La première renvoie à un serpent de mer de la vie politique française : le non-cumul des mandats. Ce sujet tant de fois débattu par la passé alimente de nouveau le débat public. Rien de surprenant tant cette mesure apparaît comme l'outil à même de renouveler une classe politique que l'opinion juge frappée de discrédit. Or, rappelons à ce sujet que la loi de 2014 sur le non-cumul des mandats n'est que partielle, puisqu'elle autorise le cumul d'un mandat national avec une fonction locale non exécutive, manquant ainsi de mettre fin à la carriérisation excessive de la vie politique. En outre, elle n'entrera en vigueur qu'en mars 2017, ce qui peut apparaître aux yeux de l'opinion comme une ultime tentative pour gagner du temps et repousser l'inévitable.

Si le non-cumul des mandats est indispensable, il ne suffit pas. Il faudrait aussi, comme j'ai pu le proposer pour les représentants des salariés, limiter à deux le nombre de mandats successifs des élus, de sorte qu'un député, un sénateur, un élu local ne puisse être réélu qu'une seule fois. Le bénéfice en termes de renouveau me paraît supérieur au coût, à savoir se passer des services d'un élu talentueux, qui pourrait faire carrière.

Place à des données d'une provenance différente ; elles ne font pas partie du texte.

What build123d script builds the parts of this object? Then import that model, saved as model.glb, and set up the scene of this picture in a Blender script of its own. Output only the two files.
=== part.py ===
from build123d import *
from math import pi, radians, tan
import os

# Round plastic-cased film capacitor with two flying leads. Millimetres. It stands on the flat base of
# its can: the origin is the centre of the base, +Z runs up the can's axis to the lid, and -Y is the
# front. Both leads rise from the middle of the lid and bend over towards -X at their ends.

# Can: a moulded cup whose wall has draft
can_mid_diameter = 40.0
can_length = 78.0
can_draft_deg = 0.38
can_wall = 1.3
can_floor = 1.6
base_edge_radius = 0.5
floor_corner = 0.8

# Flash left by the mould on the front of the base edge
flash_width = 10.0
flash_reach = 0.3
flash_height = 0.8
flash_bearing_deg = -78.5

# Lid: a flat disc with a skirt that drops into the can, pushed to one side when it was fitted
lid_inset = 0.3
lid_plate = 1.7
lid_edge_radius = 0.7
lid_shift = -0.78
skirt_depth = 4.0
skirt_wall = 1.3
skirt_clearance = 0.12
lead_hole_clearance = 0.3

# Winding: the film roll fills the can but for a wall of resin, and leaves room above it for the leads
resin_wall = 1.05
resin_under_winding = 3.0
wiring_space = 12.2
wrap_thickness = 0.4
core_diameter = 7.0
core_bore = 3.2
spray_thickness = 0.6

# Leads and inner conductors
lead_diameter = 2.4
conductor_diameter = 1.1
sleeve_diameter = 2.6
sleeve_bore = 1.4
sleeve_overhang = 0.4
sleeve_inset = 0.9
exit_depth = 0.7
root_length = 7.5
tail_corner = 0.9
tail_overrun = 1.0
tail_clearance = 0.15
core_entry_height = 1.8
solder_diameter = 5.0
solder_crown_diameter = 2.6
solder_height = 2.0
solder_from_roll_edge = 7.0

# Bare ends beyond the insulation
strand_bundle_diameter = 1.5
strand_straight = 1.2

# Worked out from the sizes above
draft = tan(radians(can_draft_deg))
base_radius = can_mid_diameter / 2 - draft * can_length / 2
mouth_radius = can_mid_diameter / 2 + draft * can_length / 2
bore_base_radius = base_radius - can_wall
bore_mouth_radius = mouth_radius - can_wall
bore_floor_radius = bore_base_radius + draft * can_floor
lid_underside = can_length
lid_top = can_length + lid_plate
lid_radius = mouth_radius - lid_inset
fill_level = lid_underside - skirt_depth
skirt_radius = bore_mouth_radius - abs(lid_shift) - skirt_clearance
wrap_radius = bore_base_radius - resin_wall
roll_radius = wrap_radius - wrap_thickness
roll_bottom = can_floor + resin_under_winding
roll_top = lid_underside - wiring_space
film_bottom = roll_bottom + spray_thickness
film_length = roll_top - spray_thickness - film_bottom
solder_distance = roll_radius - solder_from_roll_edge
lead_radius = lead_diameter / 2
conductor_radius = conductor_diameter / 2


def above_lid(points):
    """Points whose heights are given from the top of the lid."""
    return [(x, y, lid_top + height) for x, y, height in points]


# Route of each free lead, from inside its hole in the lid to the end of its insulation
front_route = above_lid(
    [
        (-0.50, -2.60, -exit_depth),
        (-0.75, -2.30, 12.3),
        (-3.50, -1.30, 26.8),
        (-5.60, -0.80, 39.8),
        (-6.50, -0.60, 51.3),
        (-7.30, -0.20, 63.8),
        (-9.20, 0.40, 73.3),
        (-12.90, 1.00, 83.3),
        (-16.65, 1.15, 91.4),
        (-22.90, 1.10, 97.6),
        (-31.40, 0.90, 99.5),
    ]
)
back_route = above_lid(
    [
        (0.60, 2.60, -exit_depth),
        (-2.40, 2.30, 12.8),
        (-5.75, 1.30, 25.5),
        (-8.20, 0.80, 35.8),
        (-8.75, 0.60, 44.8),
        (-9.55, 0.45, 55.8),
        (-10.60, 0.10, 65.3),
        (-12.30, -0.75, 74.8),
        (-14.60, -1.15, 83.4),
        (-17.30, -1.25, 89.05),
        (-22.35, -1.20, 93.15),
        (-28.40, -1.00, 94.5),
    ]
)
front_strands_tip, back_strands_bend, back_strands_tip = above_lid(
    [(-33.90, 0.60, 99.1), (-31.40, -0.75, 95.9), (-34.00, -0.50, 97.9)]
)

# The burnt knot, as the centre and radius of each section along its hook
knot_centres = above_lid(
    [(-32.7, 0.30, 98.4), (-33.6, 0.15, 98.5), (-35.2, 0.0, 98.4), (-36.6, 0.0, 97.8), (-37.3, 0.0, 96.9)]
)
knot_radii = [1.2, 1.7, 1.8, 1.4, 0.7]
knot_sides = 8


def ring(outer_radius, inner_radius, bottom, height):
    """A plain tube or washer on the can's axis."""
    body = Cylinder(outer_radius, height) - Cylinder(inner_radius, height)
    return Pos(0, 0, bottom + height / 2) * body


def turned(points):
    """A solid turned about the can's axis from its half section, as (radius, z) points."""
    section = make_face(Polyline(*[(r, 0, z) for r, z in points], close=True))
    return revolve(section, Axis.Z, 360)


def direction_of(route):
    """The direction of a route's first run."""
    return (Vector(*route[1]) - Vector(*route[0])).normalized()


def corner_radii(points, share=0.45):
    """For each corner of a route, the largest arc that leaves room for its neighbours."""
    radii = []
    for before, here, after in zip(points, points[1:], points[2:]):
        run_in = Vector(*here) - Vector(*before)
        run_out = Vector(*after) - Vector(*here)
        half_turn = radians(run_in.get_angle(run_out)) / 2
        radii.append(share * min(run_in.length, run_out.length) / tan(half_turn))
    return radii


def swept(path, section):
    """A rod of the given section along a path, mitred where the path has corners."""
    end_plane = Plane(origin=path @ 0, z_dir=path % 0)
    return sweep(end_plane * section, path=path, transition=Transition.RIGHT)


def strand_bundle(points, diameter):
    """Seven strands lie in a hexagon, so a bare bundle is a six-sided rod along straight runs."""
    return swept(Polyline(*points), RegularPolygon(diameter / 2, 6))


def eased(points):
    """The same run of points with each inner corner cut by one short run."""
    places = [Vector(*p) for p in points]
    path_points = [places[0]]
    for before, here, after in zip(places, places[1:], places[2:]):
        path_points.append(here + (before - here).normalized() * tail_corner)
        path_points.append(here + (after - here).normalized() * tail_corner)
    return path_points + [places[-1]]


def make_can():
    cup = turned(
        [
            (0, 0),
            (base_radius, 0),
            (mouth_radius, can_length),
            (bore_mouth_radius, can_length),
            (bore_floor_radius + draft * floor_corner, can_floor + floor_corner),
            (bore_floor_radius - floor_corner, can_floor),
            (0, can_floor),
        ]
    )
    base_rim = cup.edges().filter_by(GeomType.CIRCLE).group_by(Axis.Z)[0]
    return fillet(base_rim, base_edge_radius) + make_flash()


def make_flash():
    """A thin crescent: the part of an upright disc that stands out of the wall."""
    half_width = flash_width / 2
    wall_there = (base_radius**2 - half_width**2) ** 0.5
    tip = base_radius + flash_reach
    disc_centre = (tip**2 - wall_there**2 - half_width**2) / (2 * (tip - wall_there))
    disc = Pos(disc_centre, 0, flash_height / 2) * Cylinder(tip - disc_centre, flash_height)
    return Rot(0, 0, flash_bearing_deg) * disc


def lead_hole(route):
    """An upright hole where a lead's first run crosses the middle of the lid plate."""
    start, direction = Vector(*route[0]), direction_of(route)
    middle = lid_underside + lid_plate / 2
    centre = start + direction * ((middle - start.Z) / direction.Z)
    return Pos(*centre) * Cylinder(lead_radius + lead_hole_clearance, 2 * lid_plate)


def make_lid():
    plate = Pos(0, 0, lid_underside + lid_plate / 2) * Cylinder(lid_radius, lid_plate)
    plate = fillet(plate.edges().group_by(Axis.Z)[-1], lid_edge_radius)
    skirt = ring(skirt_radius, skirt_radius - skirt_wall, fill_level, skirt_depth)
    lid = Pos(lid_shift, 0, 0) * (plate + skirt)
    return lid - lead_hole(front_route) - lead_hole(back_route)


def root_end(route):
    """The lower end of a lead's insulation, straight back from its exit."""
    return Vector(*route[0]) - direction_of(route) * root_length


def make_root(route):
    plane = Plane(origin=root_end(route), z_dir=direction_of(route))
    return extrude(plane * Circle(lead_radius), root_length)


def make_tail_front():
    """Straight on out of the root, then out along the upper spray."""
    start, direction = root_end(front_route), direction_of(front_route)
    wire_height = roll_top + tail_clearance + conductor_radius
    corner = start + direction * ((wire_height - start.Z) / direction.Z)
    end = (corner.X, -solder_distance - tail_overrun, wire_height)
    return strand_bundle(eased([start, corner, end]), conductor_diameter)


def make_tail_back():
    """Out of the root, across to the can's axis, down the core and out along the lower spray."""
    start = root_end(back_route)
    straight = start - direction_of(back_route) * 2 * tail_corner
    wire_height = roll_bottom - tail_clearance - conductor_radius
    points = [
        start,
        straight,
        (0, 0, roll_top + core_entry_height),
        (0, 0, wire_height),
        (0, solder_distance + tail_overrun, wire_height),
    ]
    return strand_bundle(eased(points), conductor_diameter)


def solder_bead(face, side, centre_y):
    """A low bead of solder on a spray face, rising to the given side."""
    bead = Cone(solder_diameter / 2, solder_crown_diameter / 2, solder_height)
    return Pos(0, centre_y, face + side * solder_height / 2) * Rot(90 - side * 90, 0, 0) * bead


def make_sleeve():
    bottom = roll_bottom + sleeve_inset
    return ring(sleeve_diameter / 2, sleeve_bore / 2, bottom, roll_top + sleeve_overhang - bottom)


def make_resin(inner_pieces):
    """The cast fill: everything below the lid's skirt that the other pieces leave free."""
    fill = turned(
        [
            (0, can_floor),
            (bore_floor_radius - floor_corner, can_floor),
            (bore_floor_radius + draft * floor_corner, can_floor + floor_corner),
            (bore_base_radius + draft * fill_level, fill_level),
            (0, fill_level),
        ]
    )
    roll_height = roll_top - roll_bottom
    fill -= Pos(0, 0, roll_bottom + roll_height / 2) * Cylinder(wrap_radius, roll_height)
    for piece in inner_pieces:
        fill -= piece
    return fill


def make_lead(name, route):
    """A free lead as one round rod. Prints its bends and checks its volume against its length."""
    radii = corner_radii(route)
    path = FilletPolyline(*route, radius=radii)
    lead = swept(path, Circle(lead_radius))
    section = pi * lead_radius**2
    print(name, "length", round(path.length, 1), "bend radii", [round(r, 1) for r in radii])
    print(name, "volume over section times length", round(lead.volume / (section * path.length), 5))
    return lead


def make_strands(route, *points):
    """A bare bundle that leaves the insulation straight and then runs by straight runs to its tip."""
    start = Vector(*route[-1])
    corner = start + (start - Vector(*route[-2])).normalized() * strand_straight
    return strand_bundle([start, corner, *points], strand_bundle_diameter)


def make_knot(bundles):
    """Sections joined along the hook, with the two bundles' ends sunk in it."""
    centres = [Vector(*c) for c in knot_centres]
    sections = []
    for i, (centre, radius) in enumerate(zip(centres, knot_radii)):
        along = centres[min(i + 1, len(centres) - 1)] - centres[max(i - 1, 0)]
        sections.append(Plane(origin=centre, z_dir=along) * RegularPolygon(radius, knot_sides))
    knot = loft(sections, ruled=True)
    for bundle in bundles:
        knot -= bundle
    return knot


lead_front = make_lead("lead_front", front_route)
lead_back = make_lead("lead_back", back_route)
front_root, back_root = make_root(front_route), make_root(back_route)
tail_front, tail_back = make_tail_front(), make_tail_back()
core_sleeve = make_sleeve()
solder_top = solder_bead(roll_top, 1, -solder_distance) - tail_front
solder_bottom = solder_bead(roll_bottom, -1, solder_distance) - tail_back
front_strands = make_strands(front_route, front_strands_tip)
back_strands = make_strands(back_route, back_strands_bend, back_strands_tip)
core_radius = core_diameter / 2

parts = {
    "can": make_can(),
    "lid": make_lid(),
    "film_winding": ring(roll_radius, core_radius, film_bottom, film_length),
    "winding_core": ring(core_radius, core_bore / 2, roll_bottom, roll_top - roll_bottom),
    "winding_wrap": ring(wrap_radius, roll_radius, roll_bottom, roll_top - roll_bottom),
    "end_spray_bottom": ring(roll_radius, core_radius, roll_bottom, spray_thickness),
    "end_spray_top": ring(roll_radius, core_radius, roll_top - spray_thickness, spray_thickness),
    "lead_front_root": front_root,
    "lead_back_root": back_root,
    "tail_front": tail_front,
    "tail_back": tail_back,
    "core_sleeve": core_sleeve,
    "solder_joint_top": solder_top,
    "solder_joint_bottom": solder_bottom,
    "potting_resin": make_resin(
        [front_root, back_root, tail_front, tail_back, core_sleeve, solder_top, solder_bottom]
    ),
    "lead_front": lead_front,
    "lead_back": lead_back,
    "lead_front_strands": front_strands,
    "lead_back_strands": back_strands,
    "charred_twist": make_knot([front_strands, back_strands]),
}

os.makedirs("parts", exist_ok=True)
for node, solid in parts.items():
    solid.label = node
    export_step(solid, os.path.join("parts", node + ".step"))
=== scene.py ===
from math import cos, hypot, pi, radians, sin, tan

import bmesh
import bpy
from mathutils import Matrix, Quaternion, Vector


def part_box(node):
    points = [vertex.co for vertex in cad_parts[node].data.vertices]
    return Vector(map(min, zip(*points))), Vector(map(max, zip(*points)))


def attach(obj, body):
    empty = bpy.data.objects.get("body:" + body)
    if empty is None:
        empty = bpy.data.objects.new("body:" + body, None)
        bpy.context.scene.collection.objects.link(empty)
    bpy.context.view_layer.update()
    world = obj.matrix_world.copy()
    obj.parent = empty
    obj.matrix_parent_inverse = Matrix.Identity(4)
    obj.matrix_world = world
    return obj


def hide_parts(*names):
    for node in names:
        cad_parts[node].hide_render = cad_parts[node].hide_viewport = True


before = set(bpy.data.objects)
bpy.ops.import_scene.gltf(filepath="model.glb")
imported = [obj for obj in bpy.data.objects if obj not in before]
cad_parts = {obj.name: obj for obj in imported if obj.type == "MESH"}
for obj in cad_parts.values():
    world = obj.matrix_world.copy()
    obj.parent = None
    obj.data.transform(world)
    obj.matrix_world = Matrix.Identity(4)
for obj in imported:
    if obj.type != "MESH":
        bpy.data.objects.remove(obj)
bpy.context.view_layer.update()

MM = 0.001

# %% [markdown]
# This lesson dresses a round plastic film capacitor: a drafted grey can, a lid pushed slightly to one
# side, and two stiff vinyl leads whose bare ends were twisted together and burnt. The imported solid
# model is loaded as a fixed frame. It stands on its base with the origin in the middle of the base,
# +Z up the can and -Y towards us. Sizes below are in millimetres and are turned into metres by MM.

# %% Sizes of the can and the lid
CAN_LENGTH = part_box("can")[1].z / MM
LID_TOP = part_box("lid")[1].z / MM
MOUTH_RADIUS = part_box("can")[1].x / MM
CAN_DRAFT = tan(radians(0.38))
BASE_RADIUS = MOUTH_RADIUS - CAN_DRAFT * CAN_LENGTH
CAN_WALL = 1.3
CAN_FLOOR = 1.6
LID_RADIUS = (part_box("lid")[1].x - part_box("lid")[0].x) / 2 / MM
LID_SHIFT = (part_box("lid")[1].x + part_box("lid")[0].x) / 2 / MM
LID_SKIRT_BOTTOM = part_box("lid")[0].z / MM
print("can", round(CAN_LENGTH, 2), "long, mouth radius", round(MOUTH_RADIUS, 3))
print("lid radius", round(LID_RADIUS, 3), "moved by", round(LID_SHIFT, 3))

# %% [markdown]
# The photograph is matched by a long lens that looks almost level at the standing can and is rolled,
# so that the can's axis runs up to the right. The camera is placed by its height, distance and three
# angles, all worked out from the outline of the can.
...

Permettons ensuite à davantage de salariés de s'engager dans la vie publique. Seuls 16 % des députés peuvent aujourd'hui se prévaloir d'une expérience dans le secteur privé. C'est trop peu ! Sur le modèle du statut de « salarié citoyen » en vigueur dans de très rares entreprises pionnières, un nouveau cadre juridique pourrait être créé, permettant au collaborateur tenté par l'engagement au service de la collectivité de retrouver son emploi et son salaire au terme de son expérience politique. Sans être suffisantes, ces deux mesures pourraient constituer l'amorce d'une modernisation de la vie politique française. Une étape incontournable pour faire les vraies réformes.